One of the representatives above will issue a temporary certificate on the spot, and then you will receive your official cert in the mail a few weeks later. You can fly as soon as your paperwork is validated in the step above.

Step 5: Keep Your Remote Pilot Certificate Available

Whenever you’re conducting commercial operations with your drone, you must have your certificate handy just like a driver’s license. 

Keeping Your Certification Up-to-Date 

Unlike the initial Part 107 certification exam, the recurrent training course is free, so even if your commercial drone operation aspirations don’t “take off,” staying current won’t cost you anything.

Aviation, on the whole, is a rapidly evolving industry, and regulations and technology cause frequent changes in how day-to-day operations are conducted. Drone evolution is even more rapid, so in addition to keeping you legal and saving you from possible hefty fines, keeping up to speed with the recurrent training can also help you be better at your drone piloting job.  

Time to Make Money With Your Drone?

There are new commercial uses for drones being discovered every single day, and if you’re a drone hobbyist thinking you might be able to monetize your fun, there is almost certainly a way to do so in your area. 

From inspections to photography to racing and much more, commercial drone use is a booming industry with a lot of money to be made and a lot of fun to be had.

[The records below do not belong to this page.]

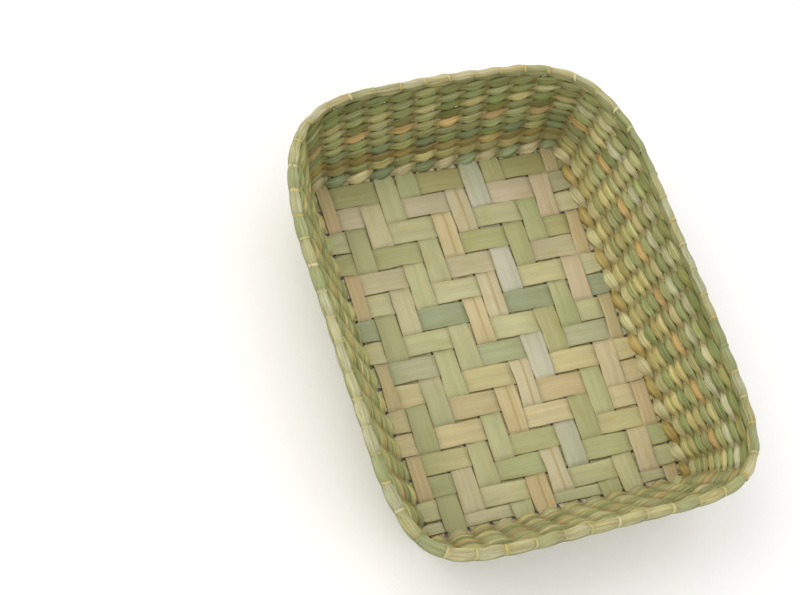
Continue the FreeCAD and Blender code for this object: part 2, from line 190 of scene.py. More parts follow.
def wall_frame(u, level):
    """Point, direction up the wall and direction outwards at a height on the wall."""
    def at(v):
        start, top = smooth(STARTS, v), smooth(TOPS, v)
        share = (level - start[:, 2:]) / (top[:, 2:] - start[:, 2:])
        return start + (top - start) * share
    rise = unit(smooth(TOPS, u) - smooth(STARTS, u))
    return at(u), rise, unit(np.cross(heading(at, u), rise))


def foot_frame(u):
    """The same where the foot course is twined round the bend."""
    along = heading(lambda v: smooth(FEET, v), u)
    rise = unit(np.cross(along, UP) + UP)
    return smooth(FEET, u), rise, unit(np.cross(along, rise))


# --- colours ------------------------------------------------------------------------------------------

LEAF_SHADE = np.array([0.93, 0.905, 0.90])      # of every leaf, for the studio's light
FLOOR_SHADE = np.array([0.955, 0.945, 0.985])   # of the floor besides
OWN_DYE, MEAN_DYE = 0.72, 0.28                  # a floor strip's colour is drawn towards the mean


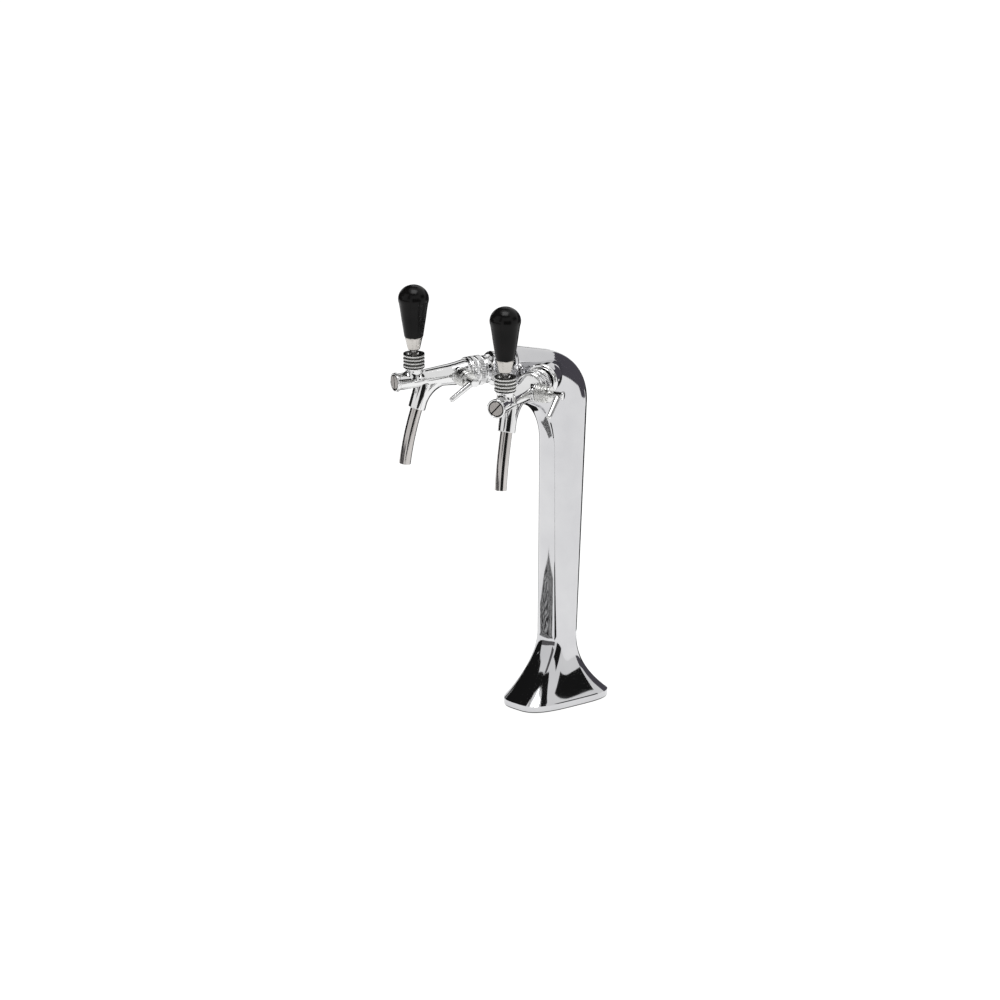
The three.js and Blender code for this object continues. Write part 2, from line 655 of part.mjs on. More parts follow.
function addTap(name, side) {
  const group = new THREE.Group();
  group.position.set(side * TAP_SIDE, -TAP_FRONT, TAP_HEIGHT);
  group.rotation.z = side * THREE.MathUtils.degToRad(TAP_SPLAY);
  const pieces = {
    tap_body: [tapBody(), chrome()],
    front_cap: [frontCap(CAP_SLOT_TURN[name]), steel()],
    cap_seal: [ring(4.6, 6.7, -15.2, -13.8), rubber()],
    piston: [piston(), steel()],
    piston_seal: [turned([[0, 32.6], [6.9, 32.6], [7.4, 33.4], [6, 36.4], [0, 36.4]]), rubber()],
    collar_nut: [collarNut(), chrome()],
    lever_seal: [ring(5.4, 6.8, 14.4, 17.6, 'z', 20), rubber()],
    lever_stem: [leverStem(), steel()],
    handle_ferrule: [handleFerrule(), chrome()],
    handle_knob: [handleKnob(), blackPlastic()],
    spout_tube: [spoutTube(), chrome()],
    spout_seal: [onSpoutAxis(ring(5.2, 6.5, -25, -24.3, 'z', 16)), rubber()],
    flow_cone: [flowCone(), whitePlastic()],
    flow_stem: [toGeometry(flowStem()), chrome()],
    flow_nut: [flowNut(), chrome()],
    flow_lever: [flowLever(LEVER_DROP[name]), chrome()],
    coupling_nut: [couplingNut(), chrome()],
    flange_ring: [flangeRing(), chrome()],
    shank_seal: [ring(7.5, 14, 69.8, 71.2), rubber()],
    shank: [shank(), steel()],
    shank_locknut: [shankLocknut(), brass()],
  };
  for (const [piece, [geometry, material]] of Object.entries(pieces)) {
    add(group, `${name}_${piece}`, geometry, material);
  }
  tower.add(group);
}

addTower();
addTap('right', 1);
addTap('left', -1);

export default tower;
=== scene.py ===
"""Looks of the two-tap beer tower: chromed column and taps, black handles, studio and camera."""

import json
import math

import bmesh
import bpy
import numpy as np
from mathutils import Matrix, Vector


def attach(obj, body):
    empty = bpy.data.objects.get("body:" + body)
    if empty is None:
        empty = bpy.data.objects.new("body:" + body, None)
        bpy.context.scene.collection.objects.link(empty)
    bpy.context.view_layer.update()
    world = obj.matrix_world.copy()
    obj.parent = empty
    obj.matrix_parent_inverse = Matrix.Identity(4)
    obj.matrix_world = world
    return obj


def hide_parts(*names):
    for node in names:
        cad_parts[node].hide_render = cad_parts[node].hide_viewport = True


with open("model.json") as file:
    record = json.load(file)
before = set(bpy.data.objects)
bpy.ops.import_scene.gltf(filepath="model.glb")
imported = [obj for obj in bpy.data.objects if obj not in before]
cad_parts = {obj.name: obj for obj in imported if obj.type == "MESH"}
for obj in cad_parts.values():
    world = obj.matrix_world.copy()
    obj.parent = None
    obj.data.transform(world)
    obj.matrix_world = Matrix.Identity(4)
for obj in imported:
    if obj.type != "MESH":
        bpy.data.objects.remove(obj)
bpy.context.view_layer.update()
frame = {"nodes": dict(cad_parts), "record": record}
MM = 0.001

# ---------------------------------------------------------------- camera

CAMERA_AZIMUTH = 42.9
CAMERA_ELEVATION = 17.7
CAMERA_DISTANCE = 4.590
LOOK_AT = Vector((-0.0482, -0.0448, 0.2376))


def look_direction(azimuth, elevation):
    """Unit vector from the object to a camera at that azimuth and elevation, in degrees."""
    a, e = math.radians(azimuth), math.radians(elevation)
    return Vector((math.sin(a) * math.cos(e), -math.cos(a) * math.cos(e), math.sin(e)))


camera_data = bpy.data.cameras.new("camera")
camera_data.lens = 144
camera_data.sensor_width = 36
camera_data.clip_end = 50
camera = bpy.data.objects.new("camera", camera_data)
to_camera = look_direction(CAMERA_AZIMUTH, CAMERA_ELEVATION)
camera.location = LOOK_AT + to_camera * CAMERA_DISTANCE
camera.rotation_euler = (-to_camera).to_track_quat("-Z", "Y").to_euler()
bpy.context.scene.collection.objects.link(camera)
bpy.context.scene.camera = camera
bpy.context.scene.view_settings.view_transform = "Standard"

# ---------------------------------------------------------------- materials

NOISE_LOW, NOISE_HIGH = 0.3, 0.7        # most of a noise texture's grey lies between these
CLOUD_SCALE, HAZE_SCALE = 22, 140       # metal: clouds in its tint, smaller ones in its polish
MOTTLE_SCALE, SHEEN_SCALE = 60, 220     # plastic: the same two
METAL_GRAIN_DEPTH = 0.00002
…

If you’re interested in drones, or anything else that relates to aviation, consider signing up for the FLYING Magazine Newsletter!

FAQ

How much do certified drone pilots make?

As the uses for commercial drones vary, so do the paychecks, but according to Glassdoor, everyday drone pilots earned an average of $79,000 per year. Some hyper-specialized drones can charge thousands per hour for their operations, though!

Do you need a pilot license for a drone?

In order to operate a drone for commercial use, the FAA requires special certification known as a remote pilot certificate.

What size drone requires a license?

All drones over 0.55 pounds must be registered with the FAA, but only those used for commercial activities need to be operated by a licensed pilot.